I have personally received many rude messages and experienced targeted harassment. This, however, did not include explicit physical threats. Also, all the initial harassment came prior to my releasing legal documentation, which I had done last week, to prove that I am the sole owner of the property and that the property’s explicit purpose is vacation and business rentals, not politics.
It’s certainly understandable that Spencer would want to try to preserve her business and would object to being tied to her son’s views if she doesn’t hold them herself. She and her husband Dr. Rand Spencer wrote an op-ed for the Daily Interlake, the local paper, on Monday, denying that they hold any racist beliefs and saying again that the building has been targeted for potential protests, making the business tenants “collateral damage:”

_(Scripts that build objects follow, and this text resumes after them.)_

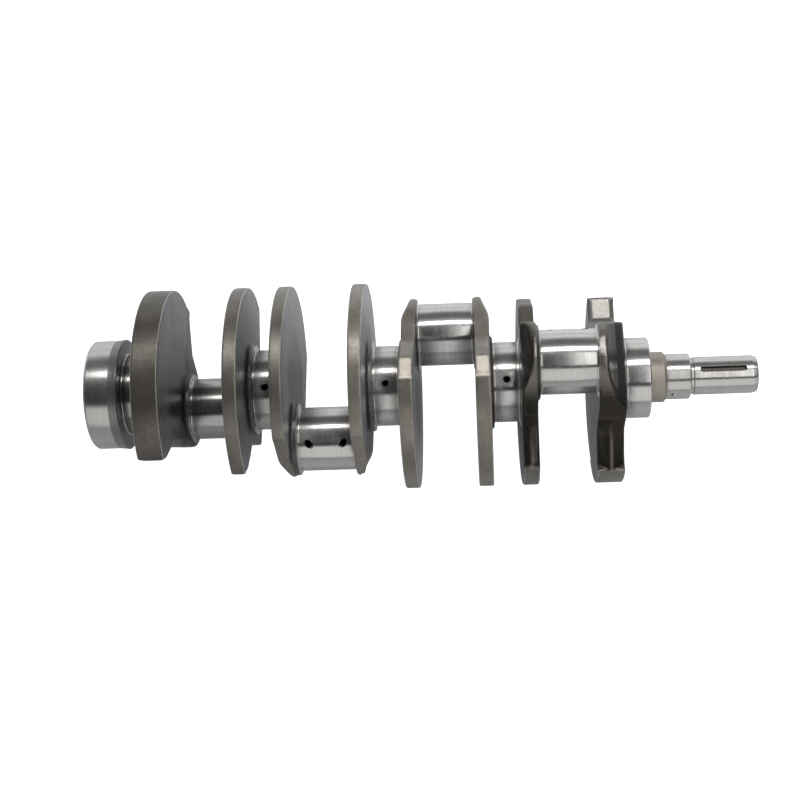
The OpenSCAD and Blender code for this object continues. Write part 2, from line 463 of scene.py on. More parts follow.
def flank_draft(web, thickness, off_middle, u, v):
    """How far forging draft pulls the flanks in, away from the parting line."""
    free = np.where(u > 0, *DRAFT_FREE) * thickness / 2
    draft = np.where(u > 0, *DRAFT_SLOPE) * np.maximum(off_middle - free, 0)
    draft = draft * falling(v, *DRAFT_RUN, LEAST_DRAFT)
    if web.kind.startswith("inner"):
        draft = draft * INNER_DRAFT
    return draft


def tip_facet(web, u, v):
    """Signed distance to the worn facet across the tip of a nose."""
    past_pin = u * math.sin(FACET_TURN) + (v - THROW) * math.cos(FACET_TURN)
    return past_pin - OUTLINES[web.kind].nose_r + FACET_DEPTH


def plane_bevel(bevel, beyond, u, v):
    """Signed distance to a plane bevel, from the distance beyond the main-side face."""
    start, angle, turn = bevel
    slope = math.radians(angle)
    a = math.radians(turn)
    rise = v * math.cos(a) + u * math.sin(a) - start
    return beyond * math.cos(slope) + rise * math.sin(slope)


def dished_bevel(beyond, u, v):
    """Signed distance to a dished bevel, from the distance beyond the main-side face."""
    where, depths = zip(*DISH)
    above = rising(v, *BEVEL_RUN)
    sunk = np.interp(np.hypot(u * DISH_OVAL, v), where, depths) * above + NO_BEVEL * (1 - above)
    return (beyond + sunk) * DISH_STEEPNESS


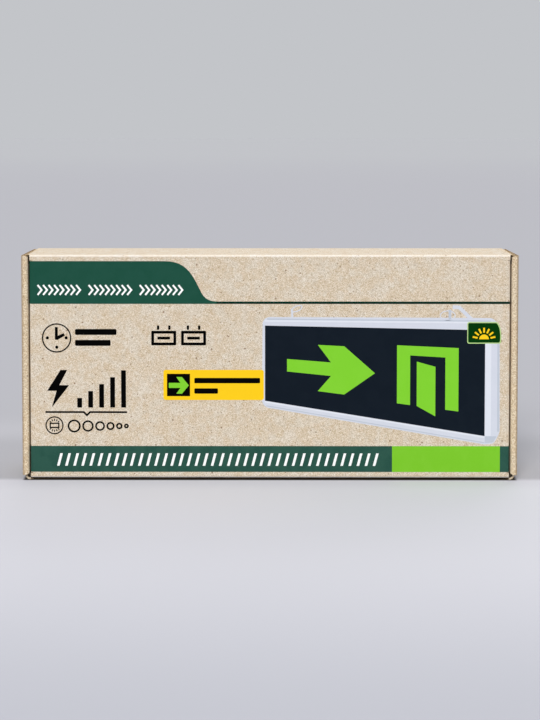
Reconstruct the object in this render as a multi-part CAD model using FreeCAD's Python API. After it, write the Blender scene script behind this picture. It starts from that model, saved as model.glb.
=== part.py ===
import FreeCAD, Part
import math
import os

from FreeCAD import Vector

# A corrugated mailer carton with rolled end walls and a tuck lid, closed, standing on one long
# narrow side. Millimetres. X runs along the carton, Y from the lid (front) to the base (back), and
# Z up, with the origin on the floor under the middle of the carton.
# The whole carton is folded from one die-cut sheet. It is two solids, the tray and the lid, which
# part at the one crease that the lid swings on.

# Carton
LENGTH = 370.0        # outside, along X
HEIGHT = 169.0        # outside, along Z, from the bottom wall to the lid's crease
DEPTH = 56.0          # outside, along Y, from the rolled edges to the base
BOARD = 1.6           # thickness of the corrugated sheet
FOLD_INSIDE = 0.3     # inside radius of a pressed fold
SLACK_FOLD = 2.1      # inside radius of a tray dust flap's fold at its front end, where it gapes

# Rolled end walls: an outer panel, a narrow strip in front and an inner panel that comes back
LAYER_GAP = 0.2       # air between two layers of an end wall
END_TOP_GAP = 0.5     # top edge of the outer panel, below the top of the carton
END_LOW_GAP = 4.0     # bottom edge of the outer panel, above the floor
STRIP_SKEW = 1.3      # how much the strip narrows at each end, from its outer to its inner crease
INNER_TOP_GAP = 3.4   # top edge of the inner panel, below the top of the carton
INNER_LOW_GAP = 5.2   # bottom edge of the inner panel, above the floor
INNER_LIFT = 0.3      # inner panel's back edge, off the base
CREASE_MITRE = 3.0    # how far the ends of the crease at the base are cut away
TAB_LENGTH = 26.0     # each of the two locking tabs of an inner panel, along Z
TAB_SPREAD = 84.0     # between the middles of the two tabs
TAB_ROUND = 1.2       # rounded corners of a tab's end
TAB_SHY = 0.15        # end of a tab, below the outside of the base
SLOT_PLAY = 0.35      # clearance round a tab in its slot

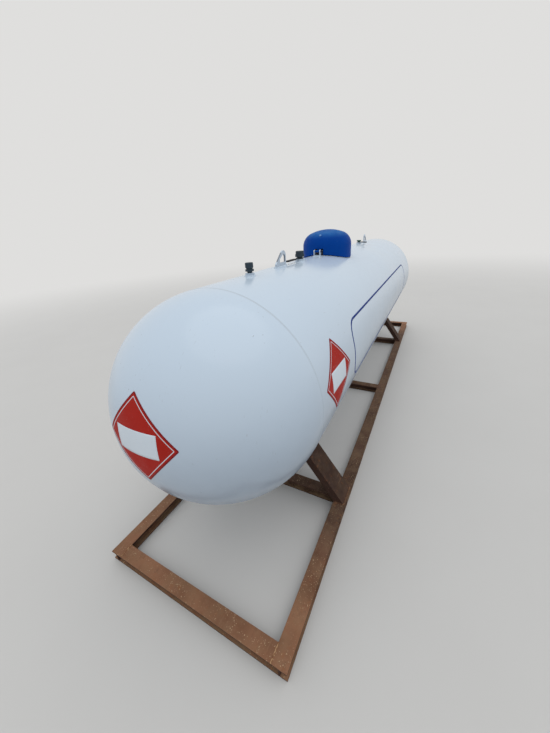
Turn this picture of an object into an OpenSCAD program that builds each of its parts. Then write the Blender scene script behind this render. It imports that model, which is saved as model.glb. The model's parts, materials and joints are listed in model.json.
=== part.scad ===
// Horizontal pressure tank on a skid, seen with its near end at -X.
// X runs along the tank, Z is up, and the origin is on the ground under the middle.

/* [Tank] */
// Outside diameter of the shell and its round ends
tank_d = 1041; // [980:1:1100]
// Length over both round ends
tank_l = 4840; // [4400:10:5200]
// Height of the tank's axis above the ground
axis_h = 950; // [920:1:1000]
// Wall of the shell
shell_t = 7; // [5:0.5:12]
// Wall of the round ends
head_t = 6; // [5:0.5:12]

/* [Skid] */
// Length of the skid over its end members
skid_l = 4925; // [4500:5:5300]
// Width of the skid over its rails
skid_w = 1130; // [1080:1:1200]
// Width of the rolled section
member_w = 76; // [66:1:90]
// Depth of the rolled section
member_h = 64; // [54:1:90]
// Thickness of its flanges
flange_t = 7; // [5:0.5:10]
// Thickness of its web
web_t = 6; // [5:0.5:10]
// Radius in the section's inner corners
fillet_r = 5; // [3:0.5:8]

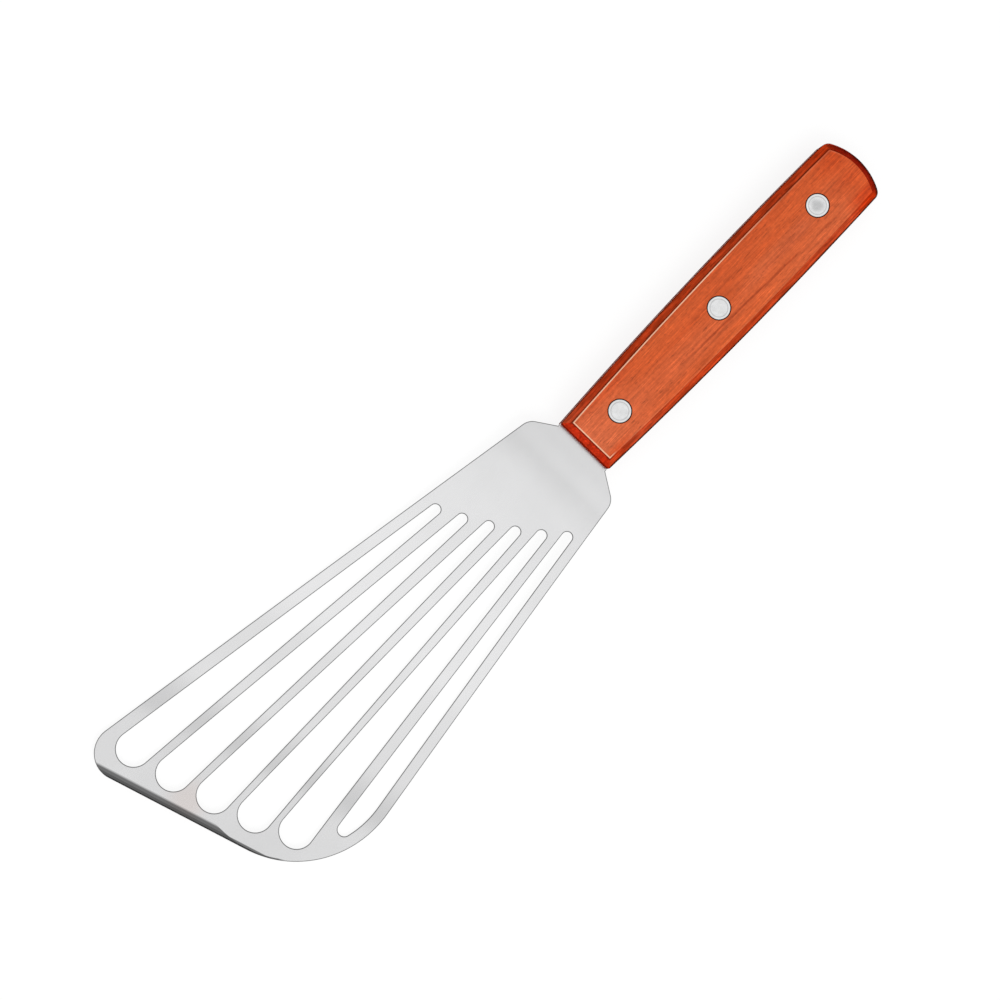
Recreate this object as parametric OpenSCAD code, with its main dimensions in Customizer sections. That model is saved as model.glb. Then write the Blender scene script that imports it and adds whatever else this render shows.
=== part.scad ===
// Slotted fish turner: one springy sheet of steel runs from the front edge to the butt of the handle.
// Two wooden scales sit on its tang and three two-piece rivets hold them together.
// It lies on the bench. +X runs along the handle towards the blade, +Z is up, and the origin is on the
// underside of the handle at the axis of the middle rivet. The blade's long side is on -Y.

/* [Handle] */
// Length from the front face to the butt
handle_len = 122.6; // [118:0.2:140]
// Width at the front face
handle_front_w = 20.2; // [18:0.1:22]
// Width at the widest place
handle_max_w = 24; // [23:0.1:28]
// Distance from the front face to the widest place
handle_wide_at = 79; // [65:1:95]
// Thickness of one wooden scale
scale_t = 7.5; // [6:0.1:9]
// Width of the 45 degree chamfer round the outer face of a scale
chamfer = 2.4; // [1:0.1:3]
// Radius of the rounded butt
butt_r = 21; // [17:0.5:30]
// Radius of the two corners of the butt
butt_corner_r = 2.8; // [1:0.1:4]

/* [Rivets] */
// Distance from the front face to the first rivet
rivet_setback = 14.9; // [12:0.1:20]
// Distance from the butt to the last rivet
butt_setback = 19.7; // [14:0.1:26]
// Diameter of a rivet head
head_d = 7.1; // [6.4:0.1:8.4]
// Thickness of a rivet head
head_t = 1.6; // [1:0.1:2.4]
// Bevel round the rim of a rivet head
head_bevel = 0.25; // [0.1:0.05:0.5]
// Outer diameter of the rivet's tube
tube_d = 4.2; // [3.8:0.1:5]
// Diameter of the post inside the tube
post_d = 3; // [2:0.1:3.2]
// Gap round a tube or a head in its hole
hole_clear = 0.1; // [0.05:0.01:0.3]
// Gap round the post in its tube
post_clear = 0.03; // [0.02:0.01:0.1]
// Gap left at the end of a post and of a tube
tip_gap = 0.4; // [0.2:0.1:0.8]

/* [Blade outline] */
// Distance along the axis from the handle to the front edge
blade_len = 163.9; // [156:0.5:178]
// Slant of the front edge from square
front_skew = 16; // [4:0.5:20]
// Distance from the axis to the line of the long side, at the handle
long_root = 16.9; // [15:0.1:18]
// Angle of the long side to the axis
long_angle = 9.7; // [8.9:0.1:12]
// Distance from the axis to the line of the short side, at the handle
short_root = 17.5; // [17:0.1:19]
// Angle of the short side to the axis
short_angle = 8.3; // [8:0.1:12]
// Length of the neck that keeps the width of the handle
neck_len = 0.8; // [0.4:0.1:3]
// Angle of the two shoulders to the axis
shoulder_angle = 57; // [45:1:75]
// Radius where a shoulder turns into a side
shoulder_r = 5; // [2:0.5:8]
// Radius of the front corner on the long side
long_corner_r = 8.5; // [5:0.5:12]
// Radius of the front corner on the short side
short_corner_r = 34; // [28:0.5:40]

/* [Slots] */
// Number of full slots in the fan
slots = 5; // [3:1:5]
// Steel left between the first slot and the front edge
front_margin = 5.8; // [4:0.1:8]
// Steel left between the first slot and the long side
long_margin = 4.2; // [3:0.1:6]
// Steel left between the last slot and the short side with its big front corner
short_margin = 3.6; // [3:0.1:6]
// Distance along the axis from the handle to the rear end of the first slot
plate_len = 45.5; // [42:0.5:60]
// How far each slot lies behind the one before it
slot_step = 4.45; // [3.8:0.05:5]
// Radius of the front end of a slot
slot_front_r = 5.45; // [4.5:0.05:5.7]
// Radius of the rear end of a slot
slot_rear_r = 1.7; // [1.3:0.05:2.2]
// Radius that the last slot would reach at its front end
side_slot_r = 3.4; // [2.6:0.1:3.6]
// Radius that rounds the clipped tip of the last slot
side_slot_tip_r = 2.1; // [1.5:0.1:2.4]

/* [Blade profile] */
// Thickness of the steel sheet
sheet_t = 1; // [0.8:0.05:1.3]
// Length of straight neck in front of the handle
neck_run = 4; // [2:0.5:8]
// Radius of the downward bend at the neck
neck_r = 60; // [30:5:120]
// Length of the level part between the downward sweep and the upward bend, on the axis
level_run = 22.2; // [16:0.1:40]
// Width of the turned-up strip along the front edge
toe_run = 30; // [20:0.5:35]
// Radius of the upward bend
toe_r = 80; // [50:5:100]
// Angle of the turned-up strip
toe_angle = 8; // [4:0.5:12]
// Width of the ground bevel on the front edge
bevel_w = 1.2; // [0.6:0.1:2.5]
// Thickness left at the front edge
edge_t = 0.35; // [0.2:0.05:0.6]

/* [Hidden] */

$fn = 64;
// Steps along a long, a middling and a short arc of an outline
long_steps = 20;
mid_steps = 16;
short_steps = 8;
// Steps along each bend of the sheet
bend_steps = 12;
// Length by which a cutter stands past what it cuts
over = 2;

rivet_pitch = (handle_len - rivet_setback - butt_setback) / 2;
front_x = rivet_setback + rivet_pitch;
rear_x = front_x - handle_len;
handle_t = 2 * scale_t + sheet_t;
mid_z = scale_t + sheet_t / 2;
rivet_xs = [rivet_pitch, 0, -rivet_pitch];

// Handle outline: two long arcs, the butt's arc and two corner arcs, each tangent to the next
side_rise = (handle_max_w - handle_front_w) / 2;
side_r = (pow(handle_wide_at, 2) + pow(side_rise, 2)) / (2 * side_rise);
side_centre = [front_x - handle_wide_at, handle_max_w / 2 - side_r];
butt_centre = [rear_x + butt_r, 0];
corner_centre = meet(side_centre, side_r - butt_corner_r, butt_centre, butt_r - butt_corner_r);
side_start = heading([front_x, handle_front_w / 2] - side_centre);
side_end = heading(corner_centre - side_centre);
butt_start = heading(corner_centre - butt_centre);

// Blade outline: straight lines that meet at these points, before their corners are rounded
neck_x = front_x + neck_len;
neck_half = handle_front_w / 2;
long_line = [[front_x, -long_root], turn([1, 0], -long_angle)];
short_line = [[front_x, short_root], turn([1, 0], short_angle)];
front_line = [[front_x + blade_len, 0], turn([0, 1], front_skew)];
long_shoulder = crossing([[neck_x, -neck_half], turn([1, 0], -shoulder_angle)], long_line);
short_shoulder = crossing([[neck_x, neck_half], turn([1, 0], shoulder_angle)], short_line);
long_corner = crossing(long_line, front_line);
short_corner = crossing(short_line, front_line);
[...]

Spencer has indicated in several interviews that he’ll be decamping from Montana to spend more time in DC, where he quite reasonably hopes he’ll have a good chance under Trump to advance NPI’s agenda. (The group was based in DC prior to 2007, but Spencer moved it to Montana that year upon taking control of it, according to the Southern Poverty Law Center.)
In the meantime, he released a YouTube statement Tuesday night accusing “rats” (he likely means Jews) of attacking his mother, and dismissing any threats or harassment against Gersh, Love Lives Here, or their family members as “just mean words. Just pixels. It’s not on the level, morally, ethically, and quite possibly legally of trying to force a sale, of trying to take away the property of an innocent woman.” (Correction: “Rats” is the wording used by anti-Semitic channel End the Reds, who re-posted Spencer’s statement, not by Spencer himself. He’s smarter than that.)
It’s a tough situation. But certainly we can all agree that threats are bad, threats of physical harm are worse, and the root cause of all of this is Richard Spencer’s terrible beliefs.